Manhattan rents plateau, while Brooklyn continues to boom

Manhattan sees first decline in median rent since June 2011

MNS rental report September 2013
MNS rental report September 2013

Rents in Manhattan may have finally hit a plateau in September, as a spring spike in mortgage rates shunted some renters into the sales market and the vacancy rate edged up to the second-highest level in three years, according to a monthly Douglas Elliman rental market report released today.

The median rent in the borough slipped 3.1 percent year-over-year to $3,095 per month, the first such decline since June 2011, while the average rental price per square foot dropped 2.6 percent year-over-year to $51.25. The number of new rental listings jumped 35.9 percent year-over-year, demonstrating that tenants continue to resist rising rents when their leases are up, choosing to move instead, and leaving apartments that hit the market, according to Miller Samuel CEO Jonathan Miller, who authored the report.

“When sales rise at a significant rate, the buyers come from somewhere,” Miller said. “In this case, the rental demand was poached by the sales market.”
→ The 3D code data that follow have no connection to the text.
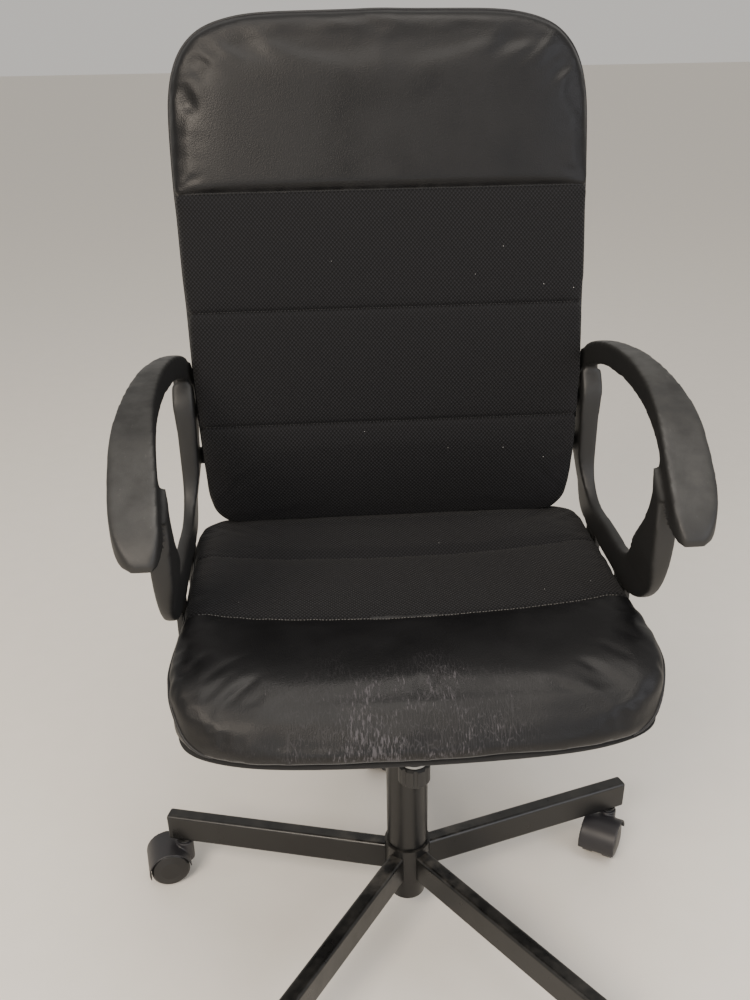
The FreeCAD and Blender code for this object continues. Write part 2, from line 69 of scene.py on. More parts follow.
# ---------------------------------------------------------------- settings
class ChairUpholstery(bpy.types.PropertyGroup):
    leather_colour: bpy.props.StringProperty(
        name="Coated fabric", description="Colour of the grained panels, as sRGB hex", default="#101012"
    )
    mesh_colour: bpy.props.StringProperty(
        name="Spacer mesh", description="Colour of the knitted panels, as sRGB hex", default="#1a1a1d"
    )
    channel_puff: bpy.props.FloatProperty(
        name="Channel puff", description="How far the padding may swell between two seams",
        default=6 * MM, unit="LENGTH",
    )
    seam_depth: bpy.props.FloatProperty(
        name="Seam depth", description="How deep a sewn channel is", default=3.6 * MM, unit="LENGTH"
    )
    piping_radius: bpy.props.FloatProperty(
        name="Piping radius", description="Half the thickness of the sewn edge cord",
        default=2.1 * MM, unit="LENGTH",
    )
    voxel: bpy.props.FloatProperty(
        name="Cloth cell", description="Spacing of the mesh that the padding is simulated on",
        default=5.2 * MM, unit="LENGTH",
    )


class ChairMouldings(bpy.types.PropertyGroup):
    arm_colour: bpy.props.StringProperty(
        name="Armrests", description="Colour of the moulded armrests, as sRGB hex", default="#1e1e1e"
    )
    hood_colour: bpy.props.StringProperty(
        name="Castor hoods", description="Colour of the castor hoods, as sRGB hex", default="#2a292c"
    )
    arm_voxel: bpy.props.FloatProperty(
        name="Armrest cell", description="Spacing of the armrest's surface mesh",
        default=1.8 * MM, unit="LENGTH",
    )


# ---------------------------------------------------------------- small tools
def settings(group):
    return getattr(bpy.context.scene, group)


def linear(hex_colour):
    """sRGB hex to the linear RGBA that shaders take."""
    parts = [int(hex_colour[i : i + 2], 16) / 255 for i in (1, 3, 5)]
    return [c / 12.92 if c <= 0.04045 else ((c + 0.055) / 1.055) ** 2.4 for c in parts] + [1.0]


def smooth_step(low, high, value):
    t = min(1.0, max(0.0, (value - low) / (high - low)))
    return t * t * (3 - 2 * t)


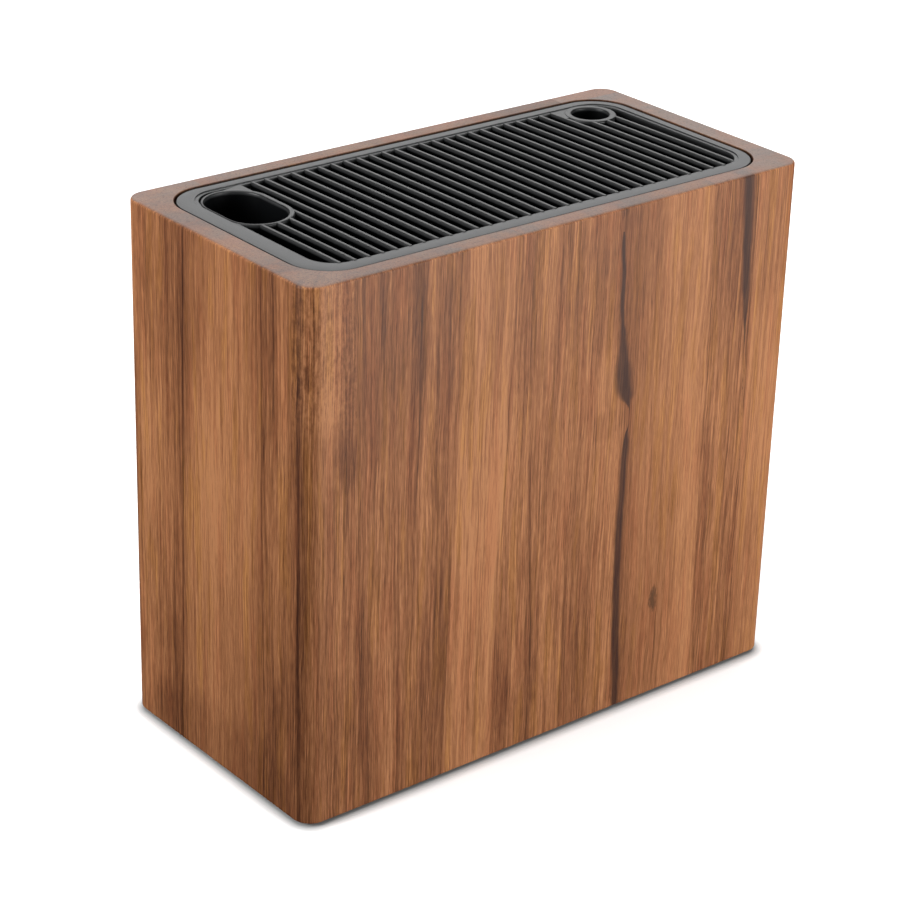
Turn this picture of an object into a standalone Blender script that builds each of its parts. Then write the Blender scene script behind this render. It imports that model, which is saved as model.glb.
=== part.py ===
"""Knife block: a hollow case glued up from upright hardwood staves, and a plastic insert that lifts
out of it. The insert has a row of upright plates with open slots between them for blades, an oval
chute for scissors and a round chute for a sharpening steel.

Metres, +Z up. The origin is at the bottom centre. X runs along the case and the front faces -Y.
"""

import math

import bmesh
import bpy

MM = 0.001

# Case, outside
CASE_WIDTH = 247 * MM
CASE_DEPTH = 121 * MM
CASE_TOP = 225 * MM
CASE_BOTTOM = 1.3 * MM
CASE_CORNER = 8 * MM
TOP_EASE = 1.2 * MM
BOTTOM_EASE = 0.6 * MM

# Case, inside: a rebate round the mouth carries the insert's flange. The end walls, and the rim
# over them, are thicker by END_EXTRA than the long ones.
WALL = 10.2 * MM
END_EXTRA = 1.6 * MM
CAVITY_CORNER = 15 * MM
RIM = 8.2 * MM
RIM_EASE = 0.4 * MM
REBATE_CORNER = 18 * MM
REBATE_DEPTH = 3.2 * MM
BASE_THICKNESS = 10 * MM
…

Indeed, rental vacancy rates in Manhattan hit 2.66 percent, Miller added.

Still, rents will likely remain high, Miller said, due to continually tight credit which may be further squeezed by the debate in Congress over whether to raise the debt ceiling. “Uncertainty [about the debt ceiling] makes banks more conservative about lending,” Miller said, which restricts the ability of people to buy homes.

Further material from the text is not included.